Поэты возводят нерукотворные памятники себе, которые прочнее меди, но время, с его непостижимо жестоким милосердием, доносит до нас подчас лишь имя или обрывок строки – не слово, но славу.
Мы ничего не знаем о возлюбленной Сафо – поэтессе Эранне, которая славилась среди современников поэмой "Веретено". Нам ничего не известно о Гомере и очень мало – о Шекспире. Мы знаем о безумии Свифта и Гаршина, о мерзости Хайдеггера и коллаборационизме Гамсуна… Иногда такое знание оказывает некоторое влияние на наше понимание истоков или особенностей творчества писателя, но по существу оно – никчемно. Подлинное имя Гомера – "Илиада". Шекспира зовут "Король Лир", а
Достоевского – "Преступление и наказание".
Эмерсон в "Избранниках человечества" писал: "Иногда мне кажется, что все книги в мире написаны одной рукой; по сути, они настолько едины, что их, несомненно, создал один вездесущий странствующий дух". Так ли уж он не прав?
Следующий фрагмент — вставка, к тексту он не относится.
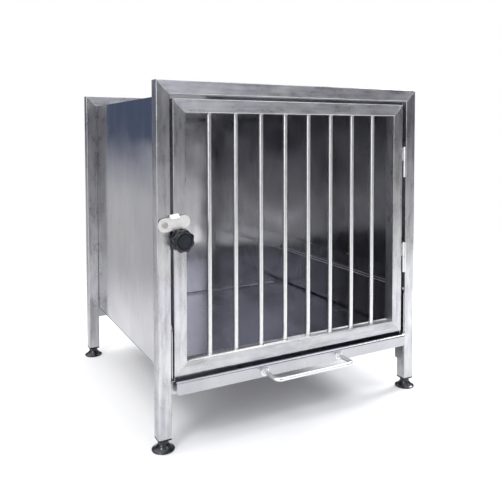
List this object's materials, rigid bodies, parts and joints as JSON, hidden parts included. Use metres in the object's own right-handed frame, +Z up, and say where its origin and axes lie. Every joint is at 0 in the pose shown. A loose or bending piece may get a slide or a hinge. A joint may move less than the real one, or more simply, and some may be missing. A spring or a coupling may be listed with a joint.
{
  "type": "kennel cage",
  "caption": "Stainless steel kennel cage with a barred swing door, swing latch and knob, slide-out floor tray with a pull handle, and levelling feet.",
  "frame": {"origin": "middle of the outline of the whole cage, tray handle included, on the floor", "axes": "+X runs along the front from the latch side to the hinge side, +Y from the door to the back, +Z up"},
  "size_m": [0.617, 0.6214, 0.665],
  "materials": {
    "satin_tube": "satin ground stainless square tube, ground flush at the mitred welds",
    "bright_bar": "bright drawn stainless rod",
    "mirror_sheet": "mirror-polished stainless sheet with a slight waviness",
    "folded_angle": "folded polished stainless angle",
    "tray_sheet": "satin stainless sheet with fine scratches",
    "hinge_steel": "turned stainless barrel",
    "latch_steel": "bright pressed stainless plate",
    "fastener_steel": "plain stainless fastener",
    "foot_plastic": "glossy black moulded plastic",
    "socket_plastic": "black moulded plastic plug",
    "knob_plastic": "semi-gloss black moulded knob",
    "knob_cap_plastic": "fine-grained black cap"
  },
  "bodies": {
    "frame": {"back_panel": "mirror_sheet", "cam_keeper": "folded_angle", "front_bottom_rail": "satin_tube", "front_left_foot_socket": "socket_plastic", "front_left_leg": "satin_tube", "front_right_foot_socket": "socket_plastic", "front_right_leg": "satin_tube", "front_top_rail": "satin_tube", "hinge_pins": "fastener_steel", "latch_screw": "fastener_steel", "latch_spacer": "fastener_steel", "left_grid_rail": "folded_angle", "left_side_panel": "mirror_sheet", "left_tray_guide": "folded_angle", "lower_hinge_frame_knuckle": "hinge_steel", "rear_bottom_rail": "satin_tube", "rear_left_foot_socket": "socket_plastic", "rear_left_leg": "satin_tube", "rear_right_foot_socket": "socket_plastic", "rear_right_leg": "satin_tube", "rear_top_rail": "satin_tube", "right_grid_rail": "folded_angle", "right_side_panel": "mirror_sheet", "right_tray_guide": "folded_angle", "roof_panel": "mirror_sheet", "upper_hinge_frame_knuckle": "hinge_steel"},
    "door": {"door_bar_1": "bright_bar", "door_bar_2": "bright_bar", "door_bar_3": "bright_bar", "door_bar_4": "bright_bar", "door_bar_5": "bright_bar", "door_bar_6": "bright_bar", "door_bar_7": "bright_bar", "door_bar_8": "bright_bar", "door_bottom_rail": "satin_tube", "door_left_stile": "satin_tube", "door_right_stile": "satin_tube", "door_top_rail": "satin_tube", "knob_rose": "knob_plastic", "lower_hinge_door_knuckle": "hinge_steel", "spindle_bush": "fastener_steel", "upper_hinge_door_knuckle": "hinge_steel"},
    "latch": {"latch_plate": "latch_steel"},
    "knob": {"knob": "knob_plastic", "knob_cap": "knob_cap_plastic", "knob_spindle": "fastener_steel", "latch_cam": "fastener_steel", "cam_nut": "fastener_steel"},
    "tray": {"tray_pan": "tray_sheet", "tray_handle": "bright_bar", "handle_collars": "bright_bar", "handle_screws": "fastener_steel"},
    "front_left_foot": {"front_left_foot_base": "foot_plastic", "front_left_foot_stud": "fastener_steel"},
    "front_right_foot": {"front_right_foot_base": "foot_plastic", "front_right_foot_stud": "fastener_steel"},
    "rear_left_foot": {"rear_left_foot_base": "foot_plastic", "rear_left_foot_stud": "fastener_steel"},
    "rear_right_foot": {"rear_right_foot_base": "foot_plastic", "rear_right_foot_stud": "fastener_steel"}
  },
  "joints": [
    {"name": "door_hinge", "type": "hinge", "parent": "frame", "child": "door", "pos_m": [0.26975, -0.24925, 0.381], "axis": [0, 0, 1], "range_deg": [0, 180]},
    {"name": "latch_swing", "type": "hinge", "parent": "frame", "child": "latch", "pos_m": [-0.2875, -0.25075, 0.409], "axis": [0, -1, 0], "range_deg": [0, 85]},
    {"name": "knob_turn", "type": "hinge", "parent": "door", "child": "knob", "pos_m": [-0.257, -0.24775, 0.3805], "axis": [0, -1, 0], "range_deg": [0, 90]},
    {"name": "tray_slide", "type": "slide", "parent": "frame", "child": "tray", "axis": [0, -1, 0], "range_m": [0, 0.45]},
    {"name": "front_left_foot_height", "type": "slide", "parent": "frame", "child": "front_left_foot", "axis": [0, 0, -1], "range_m": [0, 0.015]},
    {"name": "front_right_foot_height", "type": "slide", "parent": "frame", "child": "front_right_foot", "axis": [0, 0, -1], "range_m": [0, 0.015]},
    {"name": "rear_left_foot_height", "type": "slide", "parent": "frame", "child": "rear_left_foot", "axis": [0, 0, -1], "range_m": [0, 0.015]},
    {"name": "rear_right_foot_height", "type": "slide", "parent": "frame", "child": "rear_right_foot", "axis": [0, 0, -1], "range_m": [0, 0.015]}
  ]
}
Подлинное имя Гоголя – nihil. Гоголь больше чем человек, он – литература.
Gesang ist Dasein, как считал Рильке, – песня есть существование. Как Бог иудеев и христиан, создавший мир из ничего, возвышен до исчезновения, до уничтожения, – Он ни "кто" и ни "что", Он даже ни "все", Он именно Бог, то есть никто и ничто.
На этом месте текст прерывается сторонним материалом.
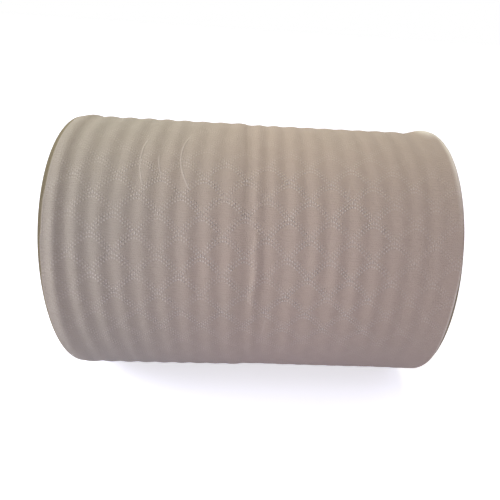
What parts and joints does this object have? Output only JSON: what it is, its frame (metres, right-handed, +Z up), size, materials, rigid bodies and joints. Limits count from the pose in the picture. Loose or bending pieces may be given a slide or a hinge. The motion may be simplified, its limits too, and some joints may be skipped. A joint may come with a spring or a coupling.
{
  "type": "paper towel roll",
  "caption": "Roll of embossed paper towel on a cardboard tube, with soft ridges round it, lying on its side.",
  "frame": {"origin": "middle of the flat spot that the roll lies on, on the surface it lies on", "axes": "+X along the roll, from the end with the strongest ridges to the end where they fade; +Y to the back, away from the side the picture shows; +Z up"},
  "size_m": [0.2, 0.1482, 0.1464],
  "materials": {
    "towel_paper": "matte",
    "core_board": "matte"
  },
  "bodies": {
    "root": {"paper_roll": "towel_paper", "core_tube": "core_board"}
  },
  "joints": []
}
На могильной плите, под которой покоится прах Рильке, выбиты стихи, смысл которых можно передать так: "Роза, чистейшее противоречие, радость быть ничьим сном под столькими веками".
Для многих интерпретаторов эти строки – как бы голос самого небытия, того Нет, духом которого проникнута культура XX века.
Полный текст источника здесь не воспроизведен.